2.      Pengertian Secara Terminologi (Istilah)
a.       Menurut Manna’ Al-Qaththan: “Kitab Allah yang di turunkan kepada Nabi Muhammad SAW. Dan membacanya memperoleh pahala.”
b.      Menurut Al-Jurjani: “Yang diturunkan kepada Rasulullah  SAW., yang ditulis didalam mushaf dan yang diriwayatkan secara mutawatir tanpa keraguan.”
c.       Menurut Abu Syahbah: “Kitab Allah yang diturunkan baik lafazh maupun maknanya kepada Nabi terakhir, Muhammad SAW., yang diriwayatkan secara mutawatir , yakni dengan penuh kepastian dan keyakinan (akan kesesuaiannya dengan apa yang diturunkan kepada Muhammad), yang ditulis kepada mushaf mulai dari awal surat A-Fatihah [1] sampai akhir surat An-Nas [114].”
d.      Menurut Kalangan Pakar Ushul Fiqih, Fiqih, dan Bahasa Arab: “Kalam Allah yang diturunkan kepada Nabi-Nya, Muhammad, yang lafazh-lafazhnya mengandung mukjizat, membacanya mempunyai nilai ibadah, yang diturunkan secara mutawatir, dan yang ditulis pada mushaf, mulai dari awal surat A-Fatihah [1] sampai akhir surat An-Nas [114].”[1]
B.     Petunjuk (Dilalah) Al-Quran
            Al-Quran yang diturunkan secara mutawatir, dari segi dari segi turunnya berkualitas qath’i (pasti benar). Akan tetapi, hukum-hukum yang dikandung Al-Quran adakalanya bersifat qath’i dan adakalanya bersifat zhanni (relatif benar).
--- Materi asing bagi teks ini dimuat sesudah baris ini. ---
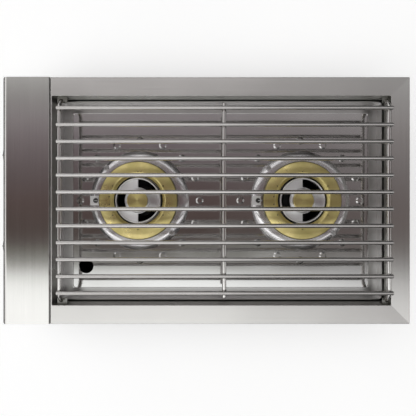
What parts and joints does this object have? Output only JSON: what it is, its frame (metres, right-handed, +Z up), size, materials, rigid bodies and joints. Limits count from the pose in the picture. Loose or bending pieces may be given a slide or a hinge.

1.      Nash yang qath’i dilalahnya
      Ayat yang bersifat qath’i adalah lafal-lafal yang mengandung pengertian tunggal dan tidak bisa dipahami makna lain darinya. Ayat-ayat seperti ini misalnya, ayat-ayat waris, hudud, dan kaffarat. Contohnya, firman Allah dalam surat An-Nisa’ ayat 11:
Artinya: Allah mensyari'atkan bagimu tentang (pembagian pusaka untuk) anak-anakmu. Yaitu : bahagian seorang anak lelaki sama dengan bagahian dua orang anak perempuan; dan jika anak itu semuanya perempuan lebih dari dua, maka bagi mereka dua pertiga dari harta yang ditinggalkan; jika anak perempuan itu seorang saja, maka ia memperoleh separo harta. Dan untuk dua orang ibu-bapa, bagi masing-masingnya seperenam dari harta yang ditinggalkan, jika yang meninggal itu mempunyai anak; jika orang yang meninggal tidak mempunyai anak dan ia diwarisi oleh ibu-bapanya (saja), maka ibunya mendapat sepertiga; jika yang meninggal itu mempunyai beberapa saudara, maka ibunya mendapat seperenam. (Pembagian-pembagian tersebut di atas) sesudah dipenuhi wasiat yang ia buat atau (dan) sesudah dibayar hutangnya. (Tentang) orang tuamu dan anak-anakmu, kamu tidak mengetahui siapa di antara mereka yang lebih dekat (banyak) manfa'atnya bagimu. Ini adalah ketetapan dari Allah. Sesungguhnya Allah Maha Mengetahui lagi Maha Bijaksana.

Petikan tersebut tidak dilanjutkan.